Date: Thu, 24 Apr 2003 16:58:56 -0400
From: John Payne <john@sackheads.org>
To: Joe St Sauver <JOE@OREGON.UOREGON.EDU>
Cc: "nanog@merit.edu" <nanog@merit.edu>
In-Reply-To: <01KV3TNQOOCA8WWY8L@OREGON.UOREGON.EDU>
Errors-To: owner-nanog-outgoing@merit.edu


--On Thursday, April 24, 2003 12:58 PM -0700 Joe St Sauver 
<JOE@OREGON.UOREGON.EDU> wrote:

>
> Hi Adi,
>
># I am seeing an increasing number of hosts on our network become an open
># proxy. So far the response to this has been reactive, once I receive
># complaints from spam victims I deal with the source of the problem.
>
> The sheer act of having an abuse address and acting on reports received
> on it puts you a leg and a half up on a number of other service providers
> who have chosen to studiously ignore abused open proxies on their
> networks.

Yep


># Is there an accepted way of blocking open proxy and open relay traffic
># at  the network edge?

...

> What's really needed is some way to take open proxy DNSBL data and
> instantiate a dump of that data onto a suitable appliance.

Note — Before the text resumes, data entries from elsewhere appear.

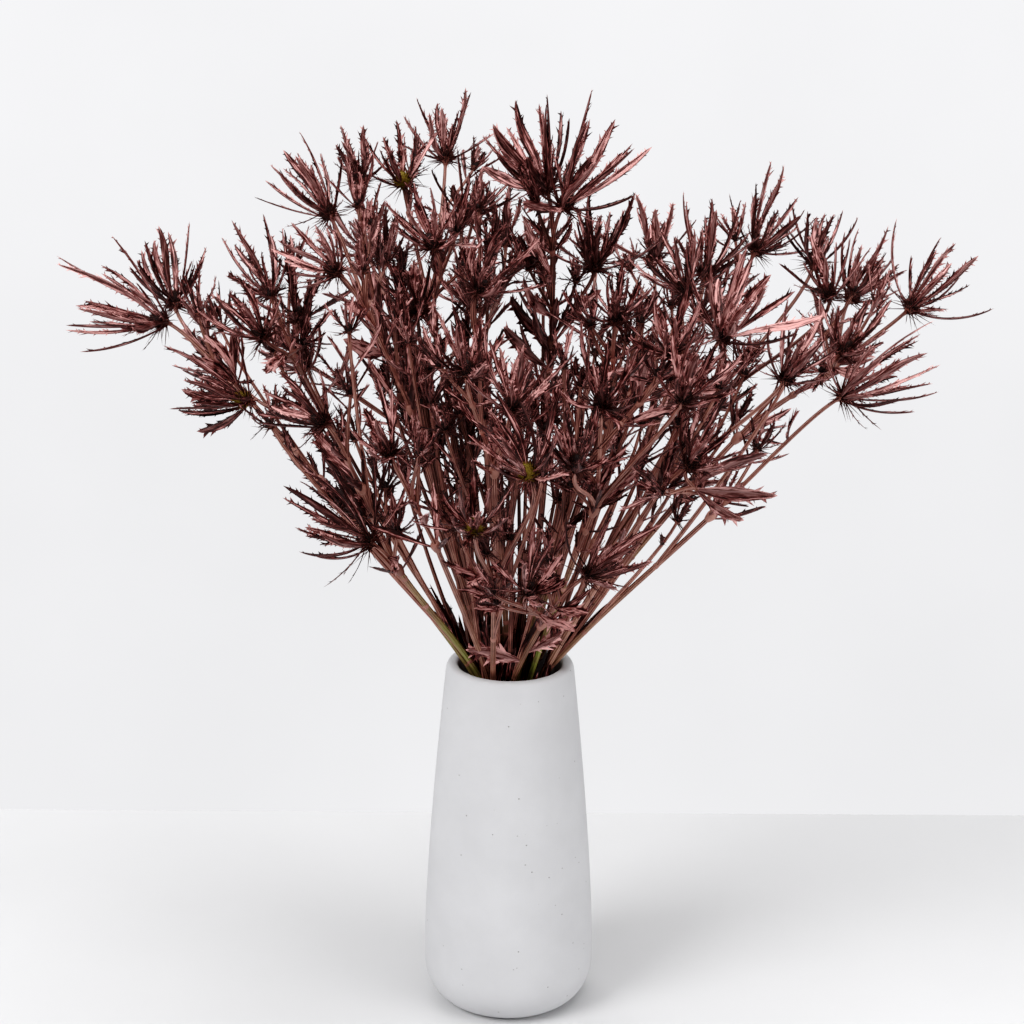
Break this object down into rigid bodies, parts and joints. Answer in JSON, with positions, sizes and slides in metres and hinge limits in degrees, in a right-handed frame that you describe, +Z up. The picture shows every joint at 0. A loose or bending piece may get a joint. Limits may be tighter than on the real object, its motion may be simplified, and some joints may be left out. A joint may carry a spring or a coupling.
{
  "type": "sea holly stems in a vase",
  "caption": "Dried, dyed sea holly stems with spiny bract ruffs, leaf whorls and small cones, fanned out of a tapered matt stoneware vase with a rounded heel.",
  "frame": {"origin": "centre of the vase's flat underside", "axes": "+Z up along the vase's axis; +X to the right and +Y to the back, seen from the fuller front"},
  "size_m": [0.5788, 0.4736, 0.6197],
  "materials": {
    "vase": "matt, unglazed, fine pits",
    "stem": "dried stem, leaf and bract, dyed a satin copper brown"
  },
  "bodies": {
    "root": {"vase": "vase", "stem_far_left": "stem", "stem_low_left": "stem", "stem_left_fan": "stem", "stem_high_left": "stem", "stem_high_inner_left": "stem", "stem_inner_left": "stem", "stem_middle_left": "stem", "stem_tallest": "stem", "stem_inner_right": "stem", "stem_high_right": "stem", "stem_right_fan": "stem", "stem_far_right": "stem", "stem_low_right": "stem", "stem_front_left": "stem", "stem_front_right": "stem", "stem_front_middle": "stem", "stem_front_low": "stem", "stem_back_left": "stem", "stem_back_right": "stem", "stem_single_low_left": "stem", "stem_single_high_left": "stem", "stem_single_middle": "stem", "stem_single_inner_right": "stem", "stem_single_right": "stem"}
  },
  "joints": []
}
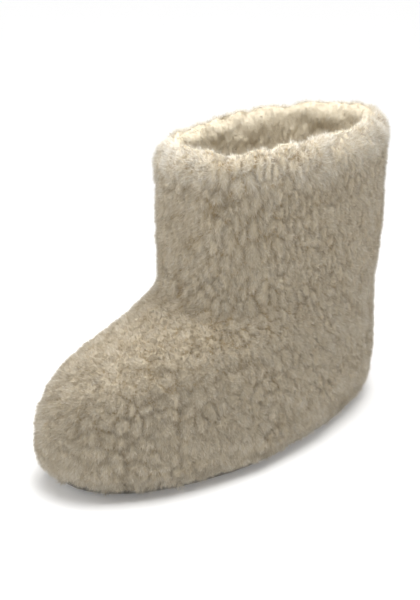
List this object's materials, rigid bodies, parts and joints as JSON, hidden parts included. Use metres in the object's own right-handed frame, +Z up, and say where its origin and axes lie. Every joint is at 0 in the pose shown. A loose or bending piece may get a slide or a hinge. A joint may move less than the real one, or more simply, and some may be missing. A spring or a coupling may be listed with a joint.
{
  "type": "wool slipper boot",
  "caption": "Ankle-high fleece slipper boot for the left foot, with a rolled collar, hollow upper, thin felt sole and fleece insole.",
  "frame": {"origin": "on the floor, under the middle of the boot's box", "axes": "+Z up, the toe points to -Y and the heel to +Y, +X is the outer side of the left foot"},
  "size_m": [0.1092, 0.2686, 0.194],
  "materials": {
    "fleece": "thick natural cream wool pile in soft clumps, matt",
    "felt": "dense grey wool felt, matt",
    "lining": "short tan wool pile, matt"
  },
  "bodies": {
    "root": {"upper": "fleece", "sole": "felt", "insole": "lining"}
  },
  "joints": []
}
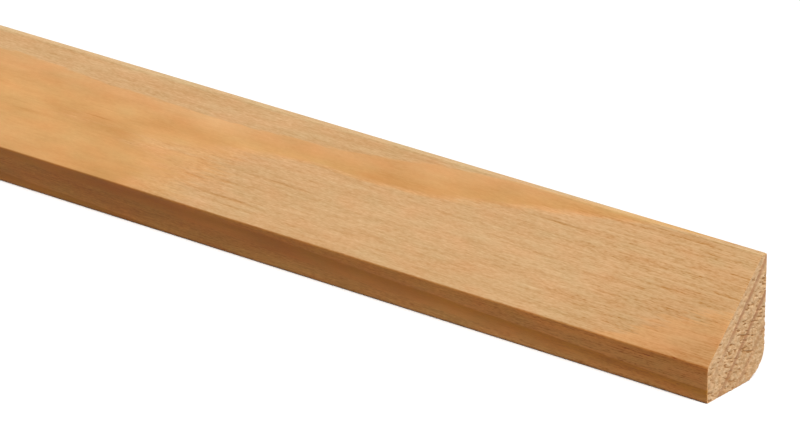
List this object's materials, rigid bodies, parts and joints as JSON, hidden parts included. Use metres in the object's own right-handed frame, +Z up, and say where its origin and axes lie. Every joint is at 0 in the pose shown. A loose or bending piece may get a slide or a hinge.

It is probably
> too much state to burden a reasonable sized border route with, but you
> could imagine other devices that could probably handle it (at least for
> moderate speed flows), much as there are currently middle boxes which
> rip open packets to target peer to peer traffic.


FWIW, if you can handle an extra 40k or so prefixes, blitzed.org can 
provide a BGP feed of their DNSBL  (although the BGP talking machine is 
currently down for hardware issues).